## Instruction
Give back the exact lines spanning from the line with "x_dir=scroll_face.z_dir, z_dir=lean_up)) as" to the line with "bpy.data.objects.remove(obj)", with both of those lines included and no others.

## Data provided
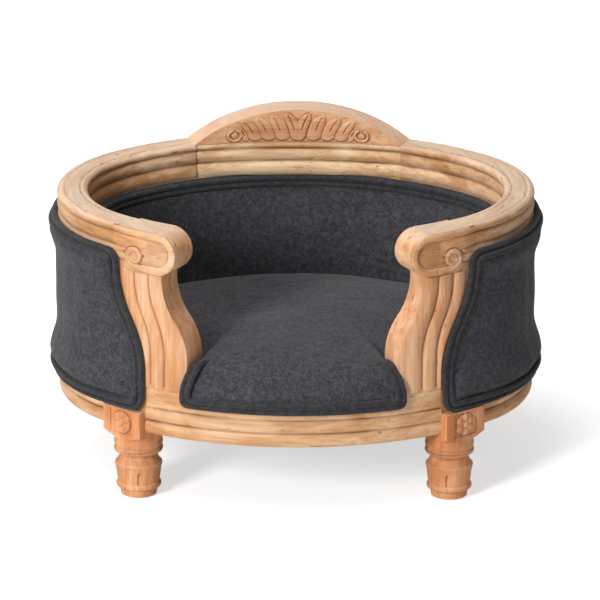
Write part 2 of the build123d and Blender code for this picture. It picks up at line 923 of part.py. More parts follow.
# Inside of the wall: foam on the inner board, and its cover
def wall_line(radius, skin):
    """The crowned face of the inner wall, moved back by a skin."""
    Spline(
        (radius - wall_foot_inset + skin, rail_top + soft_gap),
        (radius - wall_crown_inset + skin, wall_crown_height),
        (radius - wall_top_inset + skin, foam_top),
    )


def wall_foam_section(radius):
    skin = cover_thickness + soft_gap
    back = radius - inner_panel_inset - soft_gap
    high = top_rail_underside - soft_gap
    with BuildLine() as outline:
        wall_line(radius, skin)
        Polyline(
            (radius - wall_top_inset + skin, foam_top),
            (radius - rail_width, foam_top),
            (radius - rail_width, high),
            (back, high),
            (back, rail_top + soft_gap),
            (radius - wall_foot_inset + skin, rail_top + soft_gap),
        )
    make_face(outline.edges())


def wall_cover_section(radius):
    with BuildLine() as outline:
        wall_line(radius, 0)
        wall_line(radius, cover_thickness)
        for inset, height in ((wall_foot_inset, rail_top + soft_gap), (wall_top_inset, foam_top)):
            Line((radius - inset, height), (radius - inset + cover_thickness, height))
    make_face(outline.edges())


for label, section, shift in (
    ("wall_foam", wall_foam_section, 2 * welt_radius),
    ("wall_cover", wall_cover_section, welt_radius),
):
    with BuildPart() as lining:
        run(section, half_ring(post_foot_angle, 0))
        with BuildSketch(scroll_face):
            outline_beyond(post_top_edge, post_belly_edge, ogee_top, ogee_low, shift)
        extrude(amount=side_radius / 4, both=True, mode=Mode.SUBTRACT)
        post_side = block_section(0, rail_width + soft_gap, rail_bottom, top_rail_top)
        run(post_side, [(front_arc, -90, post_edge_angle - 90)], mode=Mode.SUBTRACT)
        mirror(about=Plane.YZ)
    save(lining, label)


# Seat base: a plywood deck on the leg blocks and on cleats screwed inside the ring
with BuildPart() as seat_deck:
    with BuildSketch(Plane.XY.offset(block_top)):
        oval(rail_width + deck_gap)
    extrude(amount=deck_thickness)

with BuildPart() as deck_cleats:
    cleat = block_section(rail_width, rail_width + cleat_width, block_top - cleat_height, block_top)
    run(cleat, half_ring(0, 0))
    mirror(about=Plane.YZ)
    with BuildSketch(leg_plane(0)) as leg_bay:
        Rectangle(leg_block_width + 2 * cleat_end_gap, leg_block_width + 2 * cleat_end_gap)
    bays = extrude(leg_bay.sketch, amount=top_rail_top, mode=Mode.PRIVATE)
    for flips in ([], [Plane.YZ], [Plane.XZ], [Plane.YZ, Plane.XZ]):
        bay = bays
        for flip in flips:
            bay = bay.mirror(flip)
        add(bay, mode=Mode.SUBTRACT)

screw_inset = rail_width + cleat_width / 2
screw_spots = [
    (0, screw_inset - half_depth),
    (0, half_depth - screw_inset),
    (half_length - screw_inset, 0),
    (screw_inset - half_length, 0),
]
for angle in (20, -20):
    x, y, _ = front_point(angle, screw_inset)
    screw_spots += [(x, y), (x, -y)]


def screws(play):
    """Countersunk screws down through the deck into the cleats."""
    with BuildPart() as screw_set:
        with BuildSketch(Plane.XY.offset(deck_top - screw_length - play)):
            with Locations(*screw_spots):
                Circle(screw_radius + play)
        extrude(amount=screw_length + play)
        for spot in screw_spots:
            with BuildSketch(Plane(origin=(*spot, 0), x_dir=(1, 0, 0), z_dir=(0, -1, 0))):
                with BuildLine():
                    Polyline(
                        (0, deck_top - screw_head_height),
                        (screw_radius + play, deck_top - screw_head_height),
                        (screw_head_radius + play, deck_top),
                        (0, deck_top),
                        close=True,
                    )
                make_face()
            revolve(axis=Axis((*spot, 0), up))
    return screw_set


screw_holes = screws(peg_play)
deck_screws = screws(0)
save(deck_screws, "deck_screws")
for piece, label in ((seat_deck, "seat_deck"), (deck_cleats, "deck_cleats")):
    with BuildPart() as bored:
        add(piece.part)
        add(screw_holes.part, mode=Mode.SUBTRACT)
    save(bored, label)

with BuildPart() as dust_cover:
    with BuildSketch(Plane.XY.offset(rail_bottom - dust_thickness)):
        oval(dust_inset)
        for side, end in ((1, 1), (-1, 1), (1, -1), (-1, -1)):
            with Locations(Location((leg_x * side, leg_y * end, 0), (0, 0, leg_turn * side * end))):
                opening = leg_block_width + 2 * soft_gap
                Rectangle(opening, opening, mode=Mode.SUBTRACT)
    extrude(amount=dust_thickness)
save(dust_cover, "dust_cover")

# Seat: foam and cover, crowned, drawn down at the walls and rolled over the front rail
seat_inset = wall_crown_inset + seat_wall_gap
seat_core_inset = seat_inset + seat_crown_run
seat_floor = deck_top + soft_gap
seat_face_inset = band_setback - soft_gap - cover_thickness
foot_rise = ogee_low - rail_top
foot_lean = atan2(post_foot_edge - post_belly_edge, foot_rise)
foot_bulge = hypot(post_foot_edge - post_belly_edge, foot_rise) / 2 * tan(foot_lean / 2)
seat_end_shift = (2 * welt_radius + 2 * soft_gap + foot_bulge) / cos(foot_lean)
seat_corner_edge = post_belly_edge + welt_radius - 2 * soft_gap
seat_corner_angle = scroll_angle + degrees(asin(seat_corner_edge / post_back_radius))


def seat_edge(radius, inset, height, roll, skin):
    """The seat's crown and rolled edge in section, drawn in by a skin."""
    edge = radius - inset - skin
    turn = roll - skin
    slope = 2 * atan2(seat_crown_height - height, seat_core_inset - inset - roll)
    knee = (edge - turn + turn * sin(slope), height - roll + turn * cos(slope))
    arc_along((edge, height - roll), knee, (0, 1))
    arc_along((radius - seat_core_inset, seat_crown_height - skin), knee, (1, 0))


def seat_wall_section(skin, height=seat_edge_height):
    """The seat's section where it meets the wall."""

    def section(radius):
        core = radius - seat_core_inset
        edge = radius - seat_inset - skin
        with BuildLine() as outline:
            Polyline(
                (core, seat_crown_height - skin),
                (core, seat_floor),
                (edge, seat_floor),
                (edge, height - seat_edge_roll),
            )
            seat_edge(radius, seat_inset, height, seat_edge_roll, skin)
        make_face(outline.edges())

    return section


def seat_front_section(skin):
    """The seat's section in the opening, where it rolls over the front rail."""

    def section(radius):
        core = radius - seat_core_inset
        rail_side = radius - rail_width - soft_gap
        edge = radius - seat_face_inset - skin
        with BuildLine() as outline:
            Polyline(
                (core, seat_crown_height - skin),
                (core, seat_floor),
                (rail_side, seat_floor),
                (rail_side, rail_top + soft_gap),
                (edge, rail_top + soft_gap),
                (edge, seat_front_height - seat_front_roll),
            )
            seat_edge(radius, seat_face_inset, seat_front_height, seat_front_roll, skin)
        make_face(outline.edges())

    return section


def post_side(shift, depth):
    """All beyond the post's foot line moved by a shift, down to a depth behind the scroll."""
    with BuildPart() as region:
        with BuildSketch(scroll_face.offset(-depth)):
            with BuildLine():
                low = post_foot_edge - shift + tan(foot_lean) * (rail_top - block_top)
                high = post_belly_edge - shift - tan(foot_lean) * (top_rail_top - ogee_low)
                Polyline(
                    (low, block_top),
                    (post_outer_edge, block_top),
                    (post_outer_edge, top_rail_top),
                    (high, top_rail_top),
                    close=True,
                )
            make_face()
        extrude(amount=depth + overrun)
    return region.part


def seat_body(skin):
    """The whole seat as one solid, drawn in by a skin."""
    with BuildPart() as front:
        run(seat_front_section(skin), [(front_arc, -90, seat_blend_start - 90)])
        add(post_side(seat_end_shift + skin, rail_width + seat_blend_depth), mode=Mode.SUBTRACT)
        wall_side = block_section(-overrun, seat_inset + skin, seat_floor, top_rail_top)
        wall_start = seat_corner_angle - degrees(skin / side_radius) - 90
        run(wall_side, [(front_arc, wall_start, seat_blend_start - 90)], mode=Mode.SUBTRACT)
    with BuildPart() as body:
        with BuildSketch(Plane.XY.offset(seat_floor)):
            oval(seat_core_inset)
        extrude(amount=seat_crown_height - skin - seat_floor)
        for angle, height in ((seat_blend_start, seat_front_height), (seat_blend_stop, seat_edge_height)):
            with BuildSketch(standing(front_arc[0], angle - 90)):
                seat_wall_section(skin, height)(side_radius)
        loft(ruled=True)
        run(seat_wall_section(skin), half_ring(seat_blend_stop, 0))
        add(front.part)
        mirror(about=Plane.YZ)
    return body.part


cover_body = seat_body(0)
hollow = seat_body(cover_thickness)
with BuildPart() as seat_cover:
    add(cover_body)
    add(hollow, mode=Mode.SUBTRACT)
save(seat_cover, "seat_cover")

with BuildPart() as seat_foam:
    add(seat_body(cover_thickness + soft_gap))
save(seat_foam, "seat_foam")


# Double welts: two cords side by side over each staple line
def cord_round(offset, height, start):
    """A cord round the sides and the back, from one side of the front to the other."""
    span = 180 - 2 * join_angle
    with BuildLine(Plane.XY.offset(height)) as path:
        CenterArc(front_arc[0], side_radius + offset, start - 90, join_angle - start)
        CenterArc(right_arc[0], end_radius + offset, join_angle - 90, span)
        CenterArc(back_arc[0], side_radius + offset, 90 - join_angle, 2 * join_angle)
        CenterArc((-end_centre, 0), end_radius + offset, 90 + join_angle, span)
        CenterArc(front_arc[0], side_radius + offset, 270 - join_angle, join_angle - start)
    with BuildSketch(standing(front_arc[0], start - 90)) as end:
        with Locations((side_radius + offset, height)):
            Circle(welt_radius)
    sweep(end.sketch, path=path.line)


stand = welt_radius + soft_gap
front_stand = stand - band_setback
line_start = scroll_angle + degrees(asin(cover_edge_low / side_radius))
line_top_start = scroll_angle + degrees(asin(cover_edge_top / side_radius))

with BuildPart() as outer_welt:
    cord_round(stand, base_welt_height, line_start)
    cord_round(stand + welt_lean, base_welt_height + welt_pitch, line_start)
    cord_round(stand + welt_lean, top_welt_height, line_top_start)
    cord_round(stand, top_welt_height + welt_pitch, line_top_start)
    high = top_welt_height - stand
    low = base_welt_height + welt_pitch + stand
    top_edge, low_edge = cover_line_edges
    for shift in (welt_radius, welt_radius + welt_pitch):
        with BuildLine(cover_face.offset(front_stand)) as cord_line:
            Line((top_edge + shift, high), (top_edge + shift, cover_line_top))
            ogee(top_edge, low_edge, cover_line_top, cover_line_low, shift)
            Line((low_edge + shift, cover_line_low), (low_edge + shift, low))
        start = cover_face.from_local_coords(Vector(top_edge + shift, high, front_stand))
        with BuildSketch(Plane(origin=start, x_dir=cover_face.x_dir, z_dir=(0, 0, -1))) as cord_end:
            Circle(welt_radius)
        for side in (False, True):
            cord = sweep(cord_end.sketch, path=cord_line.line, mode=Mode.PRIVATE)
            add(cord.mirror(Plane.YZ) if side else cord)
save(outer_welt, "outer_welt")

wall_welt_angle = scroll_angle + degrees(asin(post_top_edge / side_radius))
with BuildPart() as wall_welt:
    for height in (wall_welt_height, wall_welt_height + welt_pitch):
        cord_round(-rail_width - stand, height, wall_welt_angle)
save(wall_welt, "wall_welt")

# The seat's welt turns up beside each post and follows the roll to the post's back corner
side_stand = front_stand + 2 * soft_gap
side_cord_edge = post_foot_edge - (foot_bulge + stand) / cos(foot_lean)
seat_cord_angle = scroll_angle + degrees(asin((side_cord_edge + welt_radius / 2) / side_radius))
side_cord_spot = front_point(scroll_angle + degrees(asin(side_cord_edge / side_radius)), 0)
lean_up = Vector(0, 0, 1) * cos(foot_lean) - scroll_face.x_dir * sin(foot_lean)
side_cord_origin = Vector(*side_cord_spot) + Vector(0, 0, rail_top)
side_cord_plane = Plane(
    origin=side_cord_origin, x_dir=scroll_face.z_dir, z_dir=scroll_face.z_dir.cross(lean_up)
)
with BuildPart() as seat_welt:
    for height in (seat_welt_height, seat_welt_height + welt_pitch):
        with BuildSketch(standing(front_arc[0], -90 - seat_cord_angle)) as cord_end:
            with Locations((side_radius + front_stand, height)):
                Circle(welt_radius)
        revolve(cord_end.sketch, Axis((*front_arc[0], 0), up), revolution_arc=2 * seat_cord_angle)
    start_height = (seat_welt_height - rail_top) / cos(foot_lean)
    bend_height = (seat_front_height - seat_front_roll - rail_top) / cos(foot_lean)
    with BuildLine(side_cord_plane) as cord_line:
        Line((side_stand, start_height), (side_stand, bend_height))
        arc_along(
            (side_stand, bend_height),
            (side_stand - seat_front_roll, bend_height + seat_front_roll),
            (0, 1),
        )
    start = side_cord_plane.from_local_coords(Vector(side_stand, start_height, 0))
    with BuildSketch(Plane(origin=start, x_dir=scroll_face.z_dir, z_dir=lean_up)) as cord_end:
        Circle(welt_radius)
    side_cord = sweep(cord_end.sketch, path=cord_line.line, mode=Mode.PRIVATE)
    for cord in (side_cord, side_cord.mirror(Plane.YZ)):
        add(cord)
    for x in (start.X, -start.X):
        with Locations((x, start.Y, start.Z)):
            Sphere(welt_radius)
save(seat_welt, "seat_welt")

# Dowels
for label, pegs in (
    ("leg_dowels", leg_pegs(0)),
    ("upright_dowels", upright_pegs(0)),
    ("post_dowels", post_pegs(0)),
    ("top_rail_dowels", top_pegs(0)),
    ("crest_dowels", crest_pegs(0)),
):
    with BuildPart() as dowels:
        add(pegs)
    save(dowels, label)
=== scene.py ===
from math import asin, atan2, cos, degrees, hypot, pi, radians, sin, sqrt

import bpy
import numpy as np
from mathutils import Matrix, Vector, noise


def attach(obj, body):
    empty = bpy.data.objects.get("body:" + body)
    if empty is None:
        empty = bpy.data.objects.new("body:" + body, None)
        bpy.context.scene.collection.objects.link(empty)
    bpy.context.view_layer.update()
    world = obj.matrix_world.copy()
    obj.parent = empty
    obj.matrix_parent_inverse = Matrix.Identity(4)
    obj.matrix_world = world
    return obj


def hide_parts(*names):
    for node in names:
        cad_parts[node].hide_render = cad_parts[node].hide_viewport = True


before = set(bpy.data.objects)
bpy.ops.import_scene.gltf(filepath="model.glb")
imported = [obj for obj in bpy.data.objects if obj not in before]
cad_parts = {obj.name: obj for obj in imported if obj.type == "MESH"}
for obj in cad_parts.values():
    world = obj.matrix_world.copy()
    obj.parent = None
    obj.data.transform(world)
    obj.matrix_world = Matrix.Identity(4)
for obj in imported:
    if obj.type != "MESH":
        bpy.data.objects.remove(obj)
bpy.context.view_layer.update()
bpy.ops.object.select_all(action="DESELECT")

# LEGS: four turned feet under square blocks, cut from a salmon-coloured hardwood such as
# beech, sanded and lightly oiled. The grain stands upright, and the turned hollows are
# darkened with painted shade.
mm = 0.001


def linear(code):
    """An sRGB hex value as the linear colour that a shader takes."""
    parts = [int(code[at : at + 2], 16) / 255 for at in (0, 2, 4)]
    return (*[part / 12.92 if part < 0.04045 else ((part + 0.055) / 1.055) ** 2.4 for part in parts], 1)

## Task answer
    with BuildSketch(Plane(origin=start, x_dir=scroll_face.z_dir, z_dir=lean_up)) as cord_end:
        Circle(welt_radius)
    side_cord = sweep(cord_end.sketch, path=cord_line.line, mode=Mode.PRIVATE)
    for cord in (side_cord, side_cord.mirror(Plane.YZ)):
        add(cord)
    for x in (start.X, -start.X):
        with Locations((x, start.Y, start.Z)):
            Sphere(welt_radius)
save(seat_welt, "seat_welt")

# Dowels
for label, pegs in (
    ("leg_dowels", leg_pegs(0)),
    ("upright_dowels", upright_pegs(0)),
    ("post_dowels", post_pegs(0)),
    ("top_rail_dowels", top_pegs(0)),
    ("crest_dowels", crest_pegs(0)),
):
    with BuildPart() as dowels:
        add(pegs)
    save(dowels, label)
=== scene.py ===
from math import asin, atan2, cos, degrees, hypot, pi, radians, sin, sqrt

import bpy
import numpy as np
from mathutils import Matrix, Vector, noise


def attach(obj, body):
    empty = bpy.data.objects.get("body:" + body)
    if empty is None:
        empty = bpy.data.objects.new("body:" + body, None)
        bpy.context.scene.collection.objects.link(empty)
    bpy.context.view_layer.update()
    world = obj.matrix_world.copy()
    obj.parent = empty
    obj.matrix_parent_inverse = Matrix.Identity(4)
    obj.matrix_world = world
    return obj


def hide_parts(*names):
    for node in names:
        cad_parts[node].hide_render = cad_parts[node].hide_viewport = True


before = set(bpy.data.objects)
bpy.ops.import_scene.gltf(filepath="model.glb")
imported = [obj for obj in bpy.data.objects if obj not in before]
cad_parts = {obj.name: obj for obj in imported if obj.type == "MESH"}
for obj in cad_parts.values():
    world = obj.matrix_world.copy()
    obj.parent = None
    obj.data.transform(world)
    obj.matrix_world = Matrix.Identity(4)
for obj in imported:
    if obj.type != "MESH":
        bpy.data.objects.remove(obj)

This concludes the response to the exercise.